What’s on your Thanksgiving menu?
November 26, 2013 by SusieThis Thanksgiving is a special one for our household – the first time we’ve ever really hosted (and by “hosted,” I mean “invited people who don’t usually see the house in its usual pigsty state”). We’ve got 3 serious cooks to prepare the meal for 13 or 14 guests – a good ratio – and the menu has gotten to the point where I’ve had to make a spreadsheet to keep track of it.
My Aunty Sen is bringing a couple of her specialties – fried wontons and scallion pancakes – and for some of the other dishes, we’ll just wing it. But a few are perennial favorites that come out of cookbooks, and I thought I’d share them here.
Slow-roasted butter pecans. I’ve loved these ever since first encountering them in Damon Fowler’s Savannah Cookbook. They’re nothing more than pecans tossed with butter and roasted ever so slowly in a low oven for hours, but they’re impossible to stop eating and go irresistibly with that first glass of wine.
Ancho-maple glazed turkey with roasted garlic-cilantro gravy, from Bobby Flay’s Mesa Grill Cookbook. I’ve made it for at least a handful of times, and it’s always terrific. Flay recommends a cranberry-mango relish, but I always skip that because I feel weird about mangoes in November. I just make a cranberry-orange one instead.
Cranberry crumb tart, from New England Cooking: Seasons and Celebrations by Claire Hopley. I didn’t keep this book (by a neighbor from my town), but the cranberry tart recipe has continued to be a durable favorite on the dessert table. It’s pretty, too.
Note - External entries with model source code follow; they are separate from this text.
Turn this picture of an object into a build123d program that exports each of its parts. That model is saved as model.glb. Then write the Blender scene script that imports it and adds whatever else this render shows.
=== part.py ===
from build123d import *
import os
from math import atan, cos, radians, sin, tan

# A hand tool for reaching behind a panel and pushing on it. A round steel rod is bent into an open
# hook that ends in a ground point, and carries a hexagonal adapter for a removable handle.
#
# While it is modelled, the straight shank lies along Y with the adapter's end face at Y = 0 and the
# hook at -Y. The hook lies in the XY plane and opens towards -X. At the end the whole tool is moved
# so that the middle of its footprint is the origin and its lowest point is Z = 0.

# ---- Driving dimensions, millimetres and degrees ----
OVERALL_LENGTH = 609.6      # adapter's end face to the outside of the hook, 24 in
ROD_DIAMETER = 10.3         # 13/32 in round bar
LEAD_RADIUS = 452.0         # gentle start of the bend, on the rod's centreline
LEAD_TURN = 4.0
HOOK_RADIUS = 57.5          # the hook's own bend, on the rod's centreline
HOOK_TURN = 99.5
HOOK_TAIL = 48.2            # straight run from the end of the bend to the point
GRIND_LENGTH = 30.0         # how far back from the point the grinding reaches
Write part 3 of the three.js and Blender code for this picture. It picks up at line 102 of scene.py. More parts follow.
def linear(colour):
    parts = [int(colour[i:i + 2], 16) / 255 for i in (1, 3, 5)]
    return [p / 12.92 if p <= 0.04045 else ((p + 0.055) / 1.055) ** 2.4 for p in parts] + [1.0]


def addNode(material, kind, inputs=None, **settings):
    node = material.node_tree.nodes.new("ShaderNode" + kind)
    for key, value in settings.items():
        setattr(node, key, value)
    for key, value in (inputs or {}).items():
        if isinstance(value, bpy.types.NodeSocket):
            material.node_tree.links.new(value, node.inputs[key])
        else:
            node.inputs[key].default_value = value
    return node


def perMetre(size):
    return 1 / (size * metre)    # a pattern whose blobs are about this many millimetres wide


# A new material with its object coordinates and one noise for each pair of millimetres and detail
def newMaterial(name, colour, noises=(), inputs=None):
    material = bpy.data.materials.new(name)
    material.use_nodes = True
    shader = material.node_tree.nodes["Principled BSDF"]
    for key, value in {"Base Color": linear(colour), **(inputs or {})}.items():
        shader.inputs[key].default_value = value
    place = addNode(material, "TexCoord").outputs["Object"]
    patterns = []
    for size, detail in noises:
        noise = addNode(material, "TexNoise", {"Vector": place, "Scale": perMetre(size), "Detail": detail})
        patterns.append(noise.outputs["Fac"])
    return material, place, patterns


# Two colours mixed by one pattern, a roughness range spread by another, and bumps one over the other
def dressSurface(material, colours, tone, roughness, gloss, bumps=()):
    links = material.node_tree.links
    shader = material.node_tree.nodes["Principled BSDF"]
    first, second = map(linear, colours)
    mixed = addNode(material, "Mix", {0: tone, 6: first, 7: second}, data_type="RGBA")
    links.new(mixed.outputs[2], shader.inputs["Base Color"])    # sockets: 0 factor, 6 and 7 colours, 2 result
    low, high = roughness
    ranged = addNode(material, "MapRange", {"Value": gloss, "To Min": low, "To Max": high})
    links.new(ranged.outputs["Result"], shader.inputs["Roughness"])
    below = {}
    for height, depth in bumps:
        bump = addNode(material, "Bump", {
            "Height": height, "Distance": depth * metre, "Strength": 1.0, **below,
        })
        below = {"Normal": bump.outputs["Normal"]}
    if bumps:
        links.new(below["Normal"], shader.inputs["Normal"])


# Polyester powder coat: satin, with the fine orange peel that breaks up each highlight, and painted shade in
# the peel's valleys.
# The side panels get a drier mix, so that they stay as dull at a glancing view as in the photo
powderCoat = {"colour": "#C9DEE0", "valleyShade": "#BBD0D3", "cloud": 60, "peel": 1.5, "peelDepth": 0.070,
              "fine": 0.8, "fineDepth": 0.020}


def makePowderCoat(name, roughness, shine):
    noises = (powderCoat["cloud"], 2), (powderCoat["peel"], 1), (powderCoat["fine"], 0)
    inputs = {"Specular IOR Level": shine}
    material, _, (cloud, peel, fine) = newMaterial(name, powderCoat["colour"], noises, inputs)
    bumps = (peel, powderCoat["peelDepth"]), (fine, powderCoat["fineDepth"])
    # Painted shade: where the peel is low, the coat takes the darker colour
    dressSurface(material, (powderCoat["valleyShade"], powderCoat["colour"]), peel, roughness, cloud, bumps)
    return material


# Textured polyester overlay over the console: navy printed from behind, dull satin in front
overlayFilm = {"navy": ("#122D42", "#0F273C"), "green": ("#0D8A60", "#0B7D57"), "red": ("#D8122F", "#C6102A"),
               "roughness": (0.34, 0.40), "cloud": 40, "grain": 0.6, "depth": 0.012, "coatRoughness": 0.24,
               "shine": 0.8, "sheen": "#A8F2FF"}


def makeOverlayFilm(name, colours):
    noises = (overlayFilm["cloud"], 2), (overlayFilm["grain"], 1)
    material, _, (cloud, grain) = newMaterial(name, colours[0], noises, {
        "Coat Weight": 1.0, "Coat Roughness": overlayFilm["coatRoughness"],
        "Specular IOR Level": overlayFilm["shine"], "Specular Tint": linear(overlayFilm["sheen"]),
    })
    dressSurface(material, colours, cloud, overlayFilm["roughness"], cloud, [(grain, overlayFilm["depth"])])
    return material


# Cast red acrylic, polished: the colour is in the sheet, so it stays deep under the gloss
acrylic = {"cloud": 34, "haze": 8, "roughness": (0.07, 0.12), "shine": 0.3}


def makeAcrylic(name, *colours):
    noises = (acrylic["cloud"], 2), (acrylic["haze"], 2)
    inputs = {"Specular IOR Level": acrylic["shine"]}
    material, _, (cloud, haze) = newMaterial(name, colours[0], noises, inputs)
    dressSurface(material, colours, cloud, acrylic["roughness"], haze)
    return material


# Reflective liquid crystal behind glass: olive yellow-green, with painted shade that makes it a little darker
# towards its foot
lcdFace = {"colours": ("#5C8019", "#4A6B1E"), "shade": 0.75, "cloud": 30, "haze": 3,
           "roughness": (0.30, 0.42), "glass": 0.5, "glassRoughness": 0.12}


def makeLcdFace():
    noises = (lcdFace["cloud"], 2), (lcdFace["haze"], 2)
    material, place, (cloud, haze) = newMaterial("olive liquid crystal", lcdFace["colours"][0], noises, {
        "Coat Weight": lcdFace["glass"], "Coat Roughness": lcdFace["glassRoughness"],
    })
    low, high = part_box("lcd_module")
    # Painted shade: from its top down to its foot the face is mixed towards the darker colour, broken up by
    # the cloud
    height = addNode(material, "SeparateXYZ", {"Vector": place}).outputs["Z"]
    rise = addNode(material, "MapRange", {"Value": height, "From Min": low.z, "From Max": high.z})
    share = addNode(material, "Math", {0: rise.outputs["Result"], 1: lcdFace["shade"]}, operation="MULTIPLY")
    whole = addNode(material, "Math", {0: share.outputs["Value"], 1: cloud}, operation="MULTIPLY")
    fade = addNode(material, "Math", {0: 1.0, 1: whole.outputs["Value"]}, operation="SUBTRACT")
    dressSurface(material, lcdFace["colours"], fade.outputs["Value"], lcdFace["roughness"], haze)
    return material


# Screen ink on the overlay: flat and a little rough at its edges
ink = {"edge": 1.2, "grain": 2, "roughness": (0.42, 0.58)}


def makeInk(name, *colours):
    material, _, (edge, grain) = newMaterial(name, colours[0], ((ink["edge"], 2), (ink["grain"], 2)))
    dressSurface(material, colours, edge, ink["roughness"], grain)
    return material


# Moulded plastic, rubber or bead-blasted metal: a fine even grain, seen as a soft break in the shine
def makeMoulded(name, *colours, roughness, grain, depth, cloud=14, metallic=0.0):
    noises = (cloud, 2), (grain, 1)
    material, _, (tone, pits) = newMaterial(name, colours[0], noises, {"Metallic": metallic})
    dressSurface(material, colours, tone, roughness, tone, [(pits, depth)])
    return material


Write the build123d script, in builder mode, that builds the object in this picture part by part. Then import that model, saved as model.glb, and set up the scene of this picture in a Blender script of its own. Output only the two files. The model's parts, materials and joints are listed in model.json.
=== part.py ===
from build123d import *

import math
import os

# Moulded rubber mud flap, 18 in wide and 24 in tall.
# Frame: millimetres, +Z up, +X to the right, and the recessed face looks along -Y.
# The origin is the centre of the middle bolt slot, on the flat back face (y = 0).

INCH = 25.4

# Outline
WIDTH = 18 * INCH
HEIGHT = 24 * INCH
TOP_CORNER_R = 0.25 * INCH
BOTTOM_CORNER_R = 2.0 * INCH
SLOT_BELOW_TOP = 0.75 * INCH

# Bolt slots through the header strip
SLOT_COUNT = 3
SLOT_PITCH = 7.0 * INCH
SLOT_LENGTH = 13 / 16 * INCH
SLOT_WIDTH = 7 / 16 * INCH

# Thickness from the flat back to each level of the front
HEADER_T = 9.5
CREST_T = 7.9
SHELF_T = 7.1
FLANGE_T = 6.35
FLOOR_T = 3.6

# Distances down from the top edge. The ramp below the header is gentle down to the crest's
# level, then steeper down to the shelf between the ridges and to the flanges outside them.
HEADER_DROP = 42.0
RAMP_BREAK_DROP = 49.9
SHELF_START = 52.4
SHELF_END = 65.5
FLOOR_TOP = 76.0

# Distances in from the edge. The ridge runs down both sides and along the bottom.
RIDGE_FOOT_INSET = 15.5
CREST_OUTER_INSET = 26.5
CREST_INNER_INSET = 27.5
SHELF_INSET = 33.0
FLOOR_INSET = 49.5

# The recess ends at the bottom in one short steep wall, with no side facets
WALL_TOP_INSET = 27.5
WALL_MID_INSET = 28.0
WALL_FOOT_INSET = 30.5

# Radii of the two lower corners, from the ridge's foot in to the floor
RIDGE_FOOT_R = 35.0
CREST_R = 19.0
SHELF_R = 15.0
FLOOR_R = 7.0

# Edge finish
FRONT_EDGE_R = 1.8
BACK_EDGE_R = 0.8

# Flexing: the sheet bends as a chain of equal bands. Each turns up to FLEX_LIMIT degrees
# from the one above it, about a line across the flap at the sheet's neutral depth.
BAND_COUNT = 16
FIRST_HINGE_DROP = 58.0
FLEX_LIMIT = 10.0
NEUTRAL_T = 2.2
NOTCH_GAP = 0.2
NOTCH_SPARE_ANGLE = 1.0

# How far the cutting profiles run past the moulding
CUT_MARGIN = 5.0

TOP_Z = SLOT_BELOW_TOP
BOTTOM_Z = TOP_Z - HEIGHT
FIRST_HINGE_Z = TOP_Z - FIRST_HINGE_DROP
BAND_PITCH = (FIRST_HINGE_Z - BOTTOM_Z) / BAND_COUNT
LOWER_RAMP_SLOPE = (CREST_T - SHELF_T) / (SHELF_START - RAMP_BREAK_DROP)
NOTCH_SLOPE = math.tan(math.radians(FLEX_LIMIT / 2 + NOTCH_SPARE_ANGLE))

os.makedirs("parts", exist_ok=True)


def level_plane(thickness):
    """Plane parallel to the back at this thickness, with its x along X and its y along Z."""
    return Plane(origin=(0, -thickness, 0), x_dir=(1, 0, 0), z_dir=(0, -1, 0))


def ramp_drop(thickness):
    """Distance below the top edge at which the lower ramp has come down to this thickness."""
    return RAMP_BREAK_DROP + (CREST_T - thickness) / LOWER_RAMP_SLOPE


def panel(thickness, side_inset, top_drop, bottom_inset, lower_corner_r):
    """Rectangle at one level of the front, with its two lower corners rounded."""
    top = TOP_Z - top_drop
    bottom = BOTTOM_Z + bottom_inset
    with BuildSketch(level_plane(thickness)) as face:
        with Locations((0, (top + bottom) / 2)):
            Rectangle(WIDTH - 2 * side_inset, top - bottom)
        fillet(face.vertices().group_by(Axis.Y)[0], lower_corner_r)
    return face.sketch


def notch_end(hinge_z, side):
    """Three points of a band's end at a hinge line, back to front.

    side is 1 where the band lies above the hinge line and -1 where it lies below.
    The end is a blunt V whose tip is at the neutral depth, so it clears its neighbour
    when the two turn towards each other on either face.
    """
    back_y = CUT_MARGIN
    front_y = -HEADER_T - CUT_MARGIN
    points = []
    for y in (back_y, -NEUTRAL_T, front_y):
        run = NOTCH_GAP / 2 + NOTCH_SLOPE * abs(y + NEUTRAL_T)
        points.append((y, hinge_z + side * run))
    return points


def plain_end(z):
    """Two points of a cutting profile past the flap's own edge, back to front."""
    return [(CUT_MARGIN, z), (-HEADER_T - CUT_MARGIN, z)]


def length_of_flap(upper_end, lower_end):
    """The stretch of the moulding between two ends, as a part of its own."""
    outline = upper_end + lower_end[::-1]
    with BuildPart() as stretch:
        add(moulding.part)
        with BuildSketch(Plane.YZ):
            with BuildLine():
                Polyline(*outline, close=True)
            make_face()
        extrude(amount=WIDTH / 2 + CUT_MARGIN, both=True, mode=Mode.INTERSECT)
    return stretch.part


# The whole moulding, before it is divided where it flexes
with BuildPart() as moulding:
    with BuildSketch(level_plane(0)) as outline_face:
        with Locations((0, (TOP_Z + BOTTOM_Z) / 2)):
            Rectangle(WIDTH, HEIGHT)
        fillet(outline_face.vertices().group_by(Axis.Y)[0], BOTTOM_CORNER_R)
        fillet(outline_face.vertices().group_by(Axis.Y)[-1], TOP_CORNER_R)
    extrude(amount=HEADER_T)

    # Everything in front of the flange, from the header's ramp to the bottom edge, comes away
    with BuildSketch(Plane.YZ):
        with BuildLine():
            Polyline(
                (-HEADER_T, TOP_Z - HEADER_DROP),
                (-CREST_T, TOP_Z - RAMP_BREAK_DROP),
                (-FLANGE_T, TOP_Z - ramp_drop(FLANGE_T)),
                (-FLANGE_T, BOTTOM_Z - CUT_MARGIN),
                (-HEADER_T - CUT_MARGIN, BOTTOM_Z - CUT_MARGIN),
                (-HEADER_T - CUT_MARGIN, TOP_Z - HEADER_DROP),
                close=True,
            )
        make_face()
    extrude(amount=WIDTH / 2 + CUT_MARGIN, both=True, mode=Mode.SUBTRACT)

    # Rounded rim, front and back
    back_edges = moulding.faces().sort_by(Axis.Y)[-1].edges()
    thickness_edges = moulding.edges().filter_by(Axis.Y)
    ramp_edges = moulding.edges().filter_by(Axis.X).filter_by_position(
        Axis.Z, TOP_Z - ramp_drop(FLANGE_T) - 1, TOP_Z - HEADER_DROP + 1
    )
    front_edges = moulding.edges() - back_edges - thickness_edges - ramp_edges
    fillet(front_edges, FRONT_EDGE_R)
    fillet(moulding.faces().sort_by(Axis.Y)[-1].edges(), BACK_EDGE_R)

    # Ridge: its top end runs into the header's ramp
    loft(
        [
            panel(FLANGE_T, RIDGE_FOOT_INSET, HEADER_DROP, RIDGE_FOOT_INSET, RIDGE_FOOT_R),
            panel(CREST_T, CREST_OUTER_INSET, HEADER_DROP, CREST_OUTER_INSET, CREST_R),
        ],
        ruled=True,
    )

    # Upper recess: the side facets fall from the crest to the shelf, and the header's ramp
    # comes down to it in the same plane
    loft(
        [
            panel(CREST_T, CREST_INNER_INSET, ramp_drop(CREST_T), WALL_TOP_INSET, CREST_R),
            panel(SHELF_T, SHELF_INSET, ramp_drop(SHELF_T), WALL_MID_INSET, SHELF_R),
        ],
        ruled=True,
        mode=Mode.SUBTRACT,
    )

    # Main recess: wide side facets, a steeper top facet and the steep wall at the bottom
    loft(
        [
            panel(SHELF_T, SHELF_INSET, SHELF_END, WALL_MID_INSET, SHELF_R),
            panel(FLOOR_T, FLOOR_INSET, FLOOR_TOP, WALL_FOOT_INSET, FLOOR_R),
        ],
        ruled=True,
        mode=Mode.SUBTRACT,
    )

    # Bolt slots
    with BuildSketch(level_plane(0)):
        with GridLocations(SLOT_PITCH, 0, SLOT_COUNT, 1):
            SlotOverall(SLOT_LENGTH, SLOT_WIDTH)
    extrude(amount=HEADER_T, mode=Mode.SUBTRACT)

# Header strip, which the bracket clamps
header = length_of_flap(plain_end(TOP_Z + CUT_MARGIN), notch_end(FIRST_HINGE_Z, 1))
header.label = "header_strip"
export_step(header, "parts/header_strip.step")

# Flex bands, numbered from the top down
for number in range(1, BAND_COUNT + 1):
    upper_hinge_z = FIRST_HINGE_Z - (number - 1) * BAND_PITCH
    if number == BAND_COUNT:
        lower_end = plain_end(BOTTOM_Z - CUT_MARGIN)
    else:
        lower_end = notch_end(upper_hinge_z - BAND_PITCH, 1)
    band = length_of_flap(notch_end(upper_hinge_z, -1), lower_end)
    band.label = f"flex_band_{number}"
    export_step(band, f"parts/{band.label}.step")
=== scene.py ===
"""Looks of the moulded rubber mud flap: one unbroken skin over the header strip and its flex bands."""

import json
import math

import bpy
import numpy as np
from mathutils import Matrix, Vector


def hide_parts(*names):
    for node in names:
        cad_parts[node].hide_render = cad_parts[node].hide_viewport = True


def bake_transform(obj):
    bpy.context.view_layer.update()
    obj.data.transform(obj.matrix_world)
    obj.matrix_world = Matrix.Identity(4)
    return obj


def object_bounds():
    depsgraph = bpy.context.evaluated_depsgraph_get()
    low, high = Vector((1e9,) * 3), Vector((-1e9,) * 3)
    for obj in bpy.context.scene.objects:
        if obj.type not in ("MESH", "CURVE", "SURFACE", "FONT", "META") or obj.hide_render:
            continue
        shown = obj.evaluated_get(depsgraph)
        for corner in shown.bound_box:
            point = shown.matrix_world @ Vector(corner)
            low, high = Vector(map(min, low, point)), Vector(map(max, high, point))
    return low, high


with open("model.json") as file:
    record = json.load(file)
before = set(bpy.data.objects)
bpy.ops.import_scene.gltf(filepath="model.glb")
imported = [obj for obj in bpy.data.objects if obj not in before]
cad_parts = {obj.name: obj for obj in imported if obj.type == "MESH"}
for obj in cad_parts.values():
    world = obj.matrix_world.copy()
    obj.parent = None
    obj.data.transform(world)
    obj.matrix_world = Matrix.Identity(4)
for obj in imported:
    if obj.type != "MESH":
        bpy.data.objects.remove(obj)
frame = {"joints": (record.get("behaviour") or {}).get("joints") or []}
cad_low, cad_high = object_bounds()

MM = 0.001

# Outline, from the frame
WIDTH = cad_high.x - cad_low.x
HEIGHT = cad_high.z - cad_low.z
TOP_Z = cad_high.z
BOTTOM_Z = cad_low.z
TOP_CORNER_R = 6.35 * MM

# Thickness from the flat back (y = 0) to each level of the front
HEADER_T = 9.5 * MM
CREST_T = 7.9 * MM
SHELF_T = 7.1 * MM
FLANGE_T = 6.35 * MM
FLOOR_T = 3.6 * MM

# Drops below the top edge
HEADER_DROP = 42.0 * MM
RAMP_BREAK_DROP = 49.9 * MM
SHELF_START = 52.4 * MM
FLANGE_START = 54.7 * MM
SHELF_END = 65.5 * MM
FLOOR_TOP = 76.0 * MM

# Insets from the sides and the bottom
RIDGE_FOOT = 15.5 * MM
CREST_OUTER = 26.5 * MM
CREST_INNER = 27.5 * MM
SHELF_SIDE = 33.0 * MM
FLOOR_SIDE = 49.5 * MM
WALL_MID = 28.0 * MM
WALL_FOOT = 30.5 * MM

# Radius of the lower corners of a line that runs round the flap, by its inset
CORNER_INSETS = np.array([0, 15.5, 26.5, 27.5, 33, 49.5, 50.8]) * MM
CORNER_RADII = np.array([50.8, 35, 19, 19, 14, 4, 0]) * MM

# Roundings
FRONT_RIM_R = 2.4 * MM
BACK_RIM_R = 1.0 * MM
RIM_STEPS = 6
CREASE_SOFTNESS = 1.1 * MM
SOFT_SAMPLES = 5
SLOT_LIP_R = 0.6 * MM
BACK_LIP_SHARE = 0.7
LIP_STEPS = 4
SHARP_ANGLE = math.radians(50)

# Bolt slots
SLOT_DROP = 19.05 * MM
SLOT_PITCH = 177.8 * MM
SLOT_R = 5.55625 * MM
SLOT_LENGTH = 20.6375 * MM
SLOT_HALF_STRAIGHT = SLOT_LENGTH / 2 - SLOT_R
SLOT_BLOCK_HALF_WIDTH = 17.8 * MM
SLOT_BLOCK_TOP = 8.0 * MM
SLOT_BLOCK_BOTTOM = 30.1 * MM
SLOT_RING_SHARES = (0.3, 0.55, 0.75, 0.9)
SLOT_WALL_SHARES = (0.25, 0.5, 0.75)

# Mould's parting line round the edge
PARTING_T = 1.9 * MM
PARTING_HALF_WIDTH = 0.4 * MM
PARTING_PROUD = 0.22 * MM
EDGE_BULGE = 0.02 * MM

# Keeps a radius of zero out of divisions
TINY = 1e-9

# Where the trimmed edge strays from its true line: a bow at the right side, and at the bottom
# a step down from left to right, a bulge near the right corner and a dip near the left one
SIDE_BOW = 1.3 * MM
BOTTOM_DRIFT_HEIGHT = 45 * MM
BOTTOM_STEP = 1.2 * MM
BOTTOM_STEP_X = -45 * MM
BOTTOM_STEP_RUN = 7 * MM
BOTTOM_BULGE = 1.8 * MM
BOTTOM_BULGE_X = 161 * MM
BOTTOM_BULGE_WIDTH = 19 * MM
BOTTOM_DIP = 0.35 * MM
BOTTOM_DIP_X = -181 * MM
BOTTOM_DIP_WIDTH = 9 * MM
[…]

And yes, each of these three recipes is basically the *only* one I use out of its cookbook <sigh>,
In addition to what I’ve already mentioned, there will be mulled wine, cornbread, stuffing, 3 or 4 side vegetables, apple pies, a mocha tart, pumpkin ice cream…and so on. In fact, I’d better get on that shopping list right now.
What are your perennial Thanksgiving recipes – and are they from one-recipe cookbooks, too?